Victims of Colombia’s defunct drug cartels feel ‘discriminated’

by Joey O'Gorman August 30, 2012
2.2K

avianca_flight

Families of victims of terrorist acts carried our by drug cartels in the 80s and 90s want to be included in Colombia’s Victims Law, reported newspaper El Tiempo on Thursday.

When the Colombian justice system declared 21 cases from that era to be “crimes against humanity” three yars ago, the families of victims of the Medellin and Cali cartels expected justice to be brought to the victims of the downed Avianca flight HK1803 and the bomb at DAS headquarters would also be brought to justice.

However the Victims Law enacted on June 10, 2011 includes an article only offering compensation to the victims of events in the “context of armed conflict.” According to victims’ representatives this only includes the victims of paramilitary and guerrilla violence and not the victims of drug cartels.

Frederico Arrellano, son of one of the 107 victims on the Avianca flight and leader of the Colombia con Memoria foundation for the victims of drug trafficking said the law has an “unacceptable discrimination.”

“President [Juan Manuel] Santos said the law would not have distinctions, that it would shelter all the victims indistinct of who perpetuated the crime. Unfortunately it is not like that,” said Arrellano.

More than 20 cases attributed to the Medellin Cartel have been passed over by the victims law, including the assassination of justice minister Rodrigo Lara in 1984, which isn’t covered because the law only takes effect from 1985.

“We cant forget the narco-traffickers have been the fuel that has given the momentum to the war, even life. To forget the victims of drug trafficking is an unscrupulous discrimination,” said Arrellano.

After the law was enacted the victims foundation demanded that article 3 be changed declaring it was unconstitutional and violated a constitutional right to equality. This claim was rejected by the courtwhich rejected it a second time on appeal.

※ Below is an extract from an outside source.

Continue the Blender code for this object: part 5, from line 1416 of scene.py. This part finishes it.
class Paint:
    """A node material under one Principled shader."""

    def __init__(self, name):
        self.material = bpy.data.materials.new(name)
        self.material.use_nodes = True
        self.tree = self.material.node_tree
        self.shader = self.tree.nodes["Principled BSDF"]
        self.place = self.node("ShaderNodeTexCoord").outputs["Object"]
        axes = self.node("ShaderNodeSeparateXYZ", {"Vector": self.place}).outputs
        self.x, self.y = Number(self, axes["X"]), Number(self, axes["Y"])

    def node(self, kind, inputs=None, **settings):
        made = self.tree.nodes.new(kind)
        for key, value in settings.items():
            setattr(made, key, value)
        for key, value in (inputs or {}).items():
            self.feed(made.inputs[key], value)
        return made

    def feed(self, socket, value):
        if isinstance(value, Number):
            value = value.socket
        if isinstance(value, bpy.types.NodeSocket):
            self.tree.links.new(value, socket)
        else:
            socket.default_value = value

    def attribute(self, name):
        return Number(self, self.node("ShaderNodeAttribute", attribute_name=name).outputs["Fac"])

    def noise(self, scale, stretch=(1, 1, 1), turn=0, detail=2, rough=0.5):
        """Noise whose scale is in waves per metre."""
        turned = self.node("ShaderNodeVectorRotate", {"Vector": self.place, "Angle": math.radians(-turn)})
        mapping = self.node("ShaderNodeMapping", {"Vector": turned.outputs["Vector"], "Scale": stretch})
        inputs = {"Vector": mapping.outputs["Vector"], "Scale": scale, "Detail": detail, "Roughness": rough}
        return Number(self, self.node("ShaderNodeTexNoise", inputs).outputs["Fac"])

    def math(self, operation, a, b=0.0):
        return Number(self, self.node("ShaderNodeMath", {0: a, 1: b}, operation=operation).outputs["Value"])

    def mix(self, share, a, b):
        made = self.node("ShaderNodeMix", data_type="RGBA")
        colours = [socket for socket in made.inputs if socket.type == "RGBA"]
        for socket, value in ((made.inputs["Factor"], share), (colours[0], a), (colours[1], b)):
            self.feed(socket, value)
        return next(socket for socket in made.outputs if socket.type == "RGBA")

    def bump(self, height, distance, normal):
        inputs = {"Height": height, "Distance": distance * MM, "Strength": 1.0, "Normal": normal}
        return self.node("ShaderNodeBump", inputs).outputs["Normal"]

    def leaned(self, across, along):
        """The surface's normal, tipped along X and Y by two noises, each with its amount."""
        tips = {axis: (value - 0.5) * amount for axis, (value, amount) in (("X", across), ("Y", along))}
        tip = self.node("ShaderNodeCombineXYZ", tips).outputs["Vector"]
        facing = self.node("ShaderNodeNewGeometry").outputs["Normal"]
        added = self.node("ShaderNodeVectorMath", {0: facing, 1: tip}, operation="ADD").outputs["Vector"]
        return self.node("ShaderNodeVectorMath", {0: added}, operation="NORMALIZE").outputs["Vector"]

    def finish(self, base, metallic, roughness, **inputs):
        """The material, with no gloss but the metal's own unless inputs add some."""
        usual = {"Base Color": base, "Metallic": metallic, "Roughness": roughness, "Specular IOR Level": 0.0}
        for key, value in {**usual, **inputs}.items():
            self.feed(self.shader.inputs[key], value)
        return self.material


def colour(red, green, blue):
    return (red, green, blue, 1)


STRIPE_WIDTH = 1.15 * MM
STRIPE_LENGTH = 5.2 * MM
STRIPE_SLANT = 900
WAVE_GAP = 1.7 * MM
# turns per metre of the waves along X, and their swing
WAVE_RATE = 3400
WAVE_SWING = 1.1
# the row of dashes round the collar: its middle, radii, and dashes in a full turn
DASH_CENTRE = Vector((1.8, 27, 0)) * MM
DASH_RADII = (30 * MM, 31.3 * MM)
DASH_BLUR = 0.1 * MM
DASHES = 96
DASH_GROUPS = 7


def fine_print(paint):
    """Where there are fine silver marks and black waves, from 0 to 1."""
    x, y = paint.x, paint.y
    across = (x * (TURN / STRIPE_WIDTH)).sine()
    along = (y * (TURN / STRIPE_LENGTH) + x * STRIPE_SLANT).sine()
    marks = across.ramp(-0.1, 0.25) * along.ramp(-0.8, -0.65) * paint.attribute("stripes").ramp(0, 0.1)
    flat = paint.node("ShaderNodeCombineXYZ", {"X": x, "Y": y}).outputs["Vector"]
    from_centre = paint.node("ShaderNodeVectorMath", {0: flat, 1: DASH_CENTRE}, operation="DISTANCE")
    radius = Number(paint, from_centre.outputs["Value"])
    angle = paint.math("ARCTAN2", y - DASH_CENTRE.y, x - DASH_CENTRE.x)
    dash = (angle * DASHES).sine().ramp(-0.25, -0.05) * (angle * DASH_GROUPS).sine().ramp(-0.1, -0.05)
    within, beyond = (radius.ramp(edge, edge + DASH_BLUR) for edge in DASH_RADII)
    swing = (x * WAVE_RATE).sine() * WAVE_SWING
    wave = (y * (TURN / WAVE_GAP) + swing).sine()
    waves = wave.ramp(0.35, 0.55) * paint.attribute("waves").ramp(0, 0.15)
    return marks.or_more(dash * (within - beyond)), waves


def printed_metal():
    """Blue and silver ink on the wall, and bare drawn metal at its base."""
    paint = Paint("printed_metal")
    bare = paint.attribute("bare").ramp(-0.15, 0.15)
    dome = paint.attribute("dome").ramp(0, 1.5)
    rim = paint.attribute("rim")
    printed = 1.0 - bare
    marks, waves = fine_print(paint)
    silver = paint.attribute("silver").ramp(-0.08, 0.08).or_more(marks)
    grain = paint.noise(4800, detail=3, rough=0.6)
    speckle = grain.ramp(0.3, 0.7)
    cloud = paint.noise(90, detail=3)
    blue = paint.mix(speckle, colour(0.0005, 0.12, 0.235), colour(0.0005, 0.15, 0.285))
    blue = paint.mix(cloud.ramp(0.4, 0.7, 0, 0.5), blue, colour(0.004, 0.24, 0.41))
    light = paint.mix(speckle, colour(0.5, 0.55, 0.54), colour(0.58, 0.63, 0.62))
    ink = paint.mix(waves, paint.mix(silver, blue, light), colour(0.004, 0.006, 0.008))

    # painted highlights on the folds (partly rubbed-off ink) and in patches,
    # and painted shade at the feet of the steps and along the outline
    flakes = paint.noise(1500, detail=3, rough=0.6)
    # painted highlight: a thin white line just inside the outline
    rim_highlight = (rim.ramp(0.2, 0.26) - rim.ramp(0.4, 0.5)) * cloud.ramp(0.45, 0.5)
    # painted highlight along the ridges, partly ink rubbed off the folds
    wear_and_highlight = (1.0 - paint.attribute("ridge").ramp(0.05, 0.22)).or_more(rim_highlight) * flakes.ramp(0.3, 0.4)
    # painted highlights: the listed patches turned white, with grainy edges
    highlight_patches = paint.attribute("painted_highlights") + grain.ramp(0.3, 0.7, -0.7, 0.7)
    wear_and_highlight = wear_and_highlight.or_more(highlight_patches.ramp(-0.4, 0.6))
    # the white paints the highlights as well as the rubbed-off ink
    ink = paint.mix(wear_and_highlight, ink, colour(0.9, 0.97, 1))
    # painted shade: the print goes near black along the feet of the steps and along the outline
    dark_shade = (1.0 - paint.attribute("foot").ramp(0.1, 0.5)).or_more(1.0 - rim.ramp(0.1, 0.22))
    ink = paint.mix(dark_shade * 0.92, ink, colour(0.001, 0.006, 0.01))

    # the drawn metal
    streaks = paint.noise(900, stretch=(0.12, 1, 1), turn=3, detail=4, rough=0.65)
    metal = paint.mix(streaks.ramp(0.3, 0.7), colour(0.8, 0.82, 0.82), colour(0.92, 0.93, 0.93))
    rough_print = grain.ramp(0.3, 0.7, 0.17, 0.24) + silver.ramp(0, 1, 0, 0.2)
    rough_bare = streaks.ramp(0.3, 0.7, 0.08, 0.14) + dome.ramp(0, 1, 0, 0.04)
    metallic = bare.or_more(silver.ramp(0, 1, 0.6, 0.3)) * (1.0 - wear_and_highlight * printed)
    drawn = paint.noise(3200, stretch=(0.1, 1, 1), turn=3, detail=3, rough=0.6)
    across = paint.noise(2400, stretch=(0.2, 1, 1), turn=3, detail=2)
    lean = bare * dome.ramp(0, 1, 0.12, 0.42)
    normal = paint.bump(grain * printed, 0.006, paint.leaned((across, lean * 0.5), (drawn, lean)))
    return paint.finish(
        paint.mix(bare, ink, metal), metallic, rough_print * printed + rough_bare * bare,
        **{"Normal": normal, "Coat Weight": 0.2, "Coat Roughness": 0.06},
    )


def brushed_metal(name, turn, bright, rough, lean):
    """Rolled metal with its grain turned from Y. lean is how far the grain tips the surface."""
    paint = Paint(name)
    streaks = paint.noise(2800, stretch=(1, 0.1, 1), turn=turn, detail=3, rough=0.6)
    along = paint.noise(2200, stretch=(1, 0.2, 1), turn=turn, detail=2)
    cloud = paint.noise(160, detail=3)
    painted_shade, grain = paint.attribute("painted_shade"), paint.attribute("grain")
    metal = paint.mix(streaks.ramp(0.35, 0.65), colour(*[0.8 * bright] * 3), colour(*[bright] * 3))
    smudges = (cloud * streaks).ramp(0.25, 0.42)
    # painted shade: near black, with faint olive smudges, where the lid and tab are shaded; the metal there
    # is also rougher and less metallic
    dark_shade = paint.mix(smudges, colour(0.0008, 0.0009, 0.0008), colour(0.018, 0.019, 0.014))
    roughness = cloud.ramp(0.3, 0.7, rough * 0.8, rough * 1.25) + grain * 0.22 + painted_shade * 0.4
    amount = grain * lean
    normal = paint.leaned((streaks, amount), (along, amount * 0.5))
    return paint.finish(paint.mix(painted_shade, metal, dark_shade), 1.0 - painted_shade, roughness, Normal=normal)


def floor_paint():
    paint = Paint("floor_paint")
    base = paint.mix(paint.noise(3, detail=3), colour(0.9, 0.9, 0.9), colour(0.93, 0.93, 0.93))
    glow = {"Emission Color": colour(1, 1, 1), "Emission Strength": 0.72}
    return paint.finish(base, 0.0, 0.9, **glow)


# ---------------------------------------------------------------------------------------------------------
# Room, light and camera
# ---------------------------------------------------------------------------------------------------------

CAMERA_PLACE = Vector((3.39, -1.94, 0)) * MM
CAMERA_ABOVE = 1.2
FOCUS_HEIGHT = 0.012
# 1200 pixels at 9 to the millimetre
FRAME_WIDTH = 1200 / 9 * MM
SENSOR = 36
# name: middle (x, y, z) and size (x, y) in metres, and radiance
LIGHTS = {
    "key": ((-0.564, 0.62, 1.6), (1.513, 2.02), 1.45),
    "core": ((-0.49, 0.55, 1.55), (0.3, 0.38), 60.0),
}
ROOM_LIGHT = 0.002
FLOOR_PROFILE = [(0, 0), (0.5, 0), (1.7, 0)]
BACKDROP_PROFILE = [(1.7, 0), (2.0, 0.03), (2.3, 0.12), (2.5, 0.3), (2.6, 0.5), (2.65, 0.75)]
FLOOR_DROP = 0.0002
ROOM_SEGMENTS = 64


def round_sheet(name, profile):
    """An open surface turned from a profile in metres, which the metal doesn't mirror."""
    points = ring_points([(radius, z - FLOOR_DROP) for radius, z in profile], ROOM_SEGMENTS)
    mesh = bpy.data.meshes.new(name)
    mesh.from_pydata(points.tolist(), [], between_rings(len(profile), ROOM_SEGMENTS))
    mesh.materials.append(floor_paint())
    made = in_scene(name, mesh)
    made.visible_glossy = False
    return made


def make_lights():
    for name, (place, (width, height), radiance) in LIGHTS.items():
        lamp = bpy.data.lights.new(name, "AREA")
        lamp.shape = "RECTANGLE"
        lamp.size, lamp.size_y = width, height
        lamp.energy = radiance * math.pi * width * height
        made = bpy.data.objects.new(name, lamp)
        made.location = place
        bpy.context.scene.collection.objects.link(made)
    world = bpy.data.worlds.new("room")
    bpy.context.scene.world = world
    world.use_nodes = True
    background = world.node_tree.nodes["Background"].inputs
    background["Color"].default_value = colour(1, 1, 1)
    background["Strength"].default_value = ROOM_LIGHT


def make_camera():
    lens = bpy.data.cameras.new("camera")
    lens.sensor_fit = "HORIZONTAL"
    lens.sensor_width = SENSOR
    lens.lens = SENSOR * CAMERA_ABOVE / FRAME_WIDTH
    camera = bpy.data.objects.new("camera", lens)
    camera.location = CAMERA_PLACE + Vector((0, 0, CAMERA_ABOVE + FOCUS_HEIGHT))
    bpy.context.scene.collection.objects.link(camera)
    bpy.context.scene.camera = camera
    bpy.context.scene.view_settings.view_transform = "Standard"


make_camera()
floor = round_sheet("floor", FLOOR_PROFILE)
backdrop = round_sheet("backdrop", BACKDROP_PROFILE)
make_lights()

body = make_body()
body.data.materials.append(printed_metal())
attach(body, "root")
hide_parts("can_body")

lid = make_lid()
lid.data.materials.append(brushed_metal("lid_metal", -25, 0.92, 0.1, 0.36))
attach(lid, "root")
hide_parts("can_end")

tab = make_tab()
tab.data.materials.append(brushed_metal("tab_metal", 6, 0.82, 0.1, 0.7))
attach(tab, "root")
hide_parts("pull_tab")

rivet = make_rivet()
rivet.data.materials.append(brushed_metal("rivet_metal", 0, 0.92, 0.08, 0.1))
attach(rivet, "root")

Senator Juan Fernando Cristo said the law is being interpreted the wrong way. “The definition is sufficient to permit them to be recognized as victims, it is a general law that covers all the victims of the conflict in Colombia, including those of narco-terrorism; the victims of the Avianca flight; the officials; the judges that sacrificed their lives to defend this country from narco-terrorism. They are clearly victims of armed conflict,” said Cristo.

The families of narco-trafficking victims are intending to bring the issue to the Inter-American Court of Human Rights and say they can prove that drug trafficking was responsible for some 250 bombs and had left up to 50,000 victims.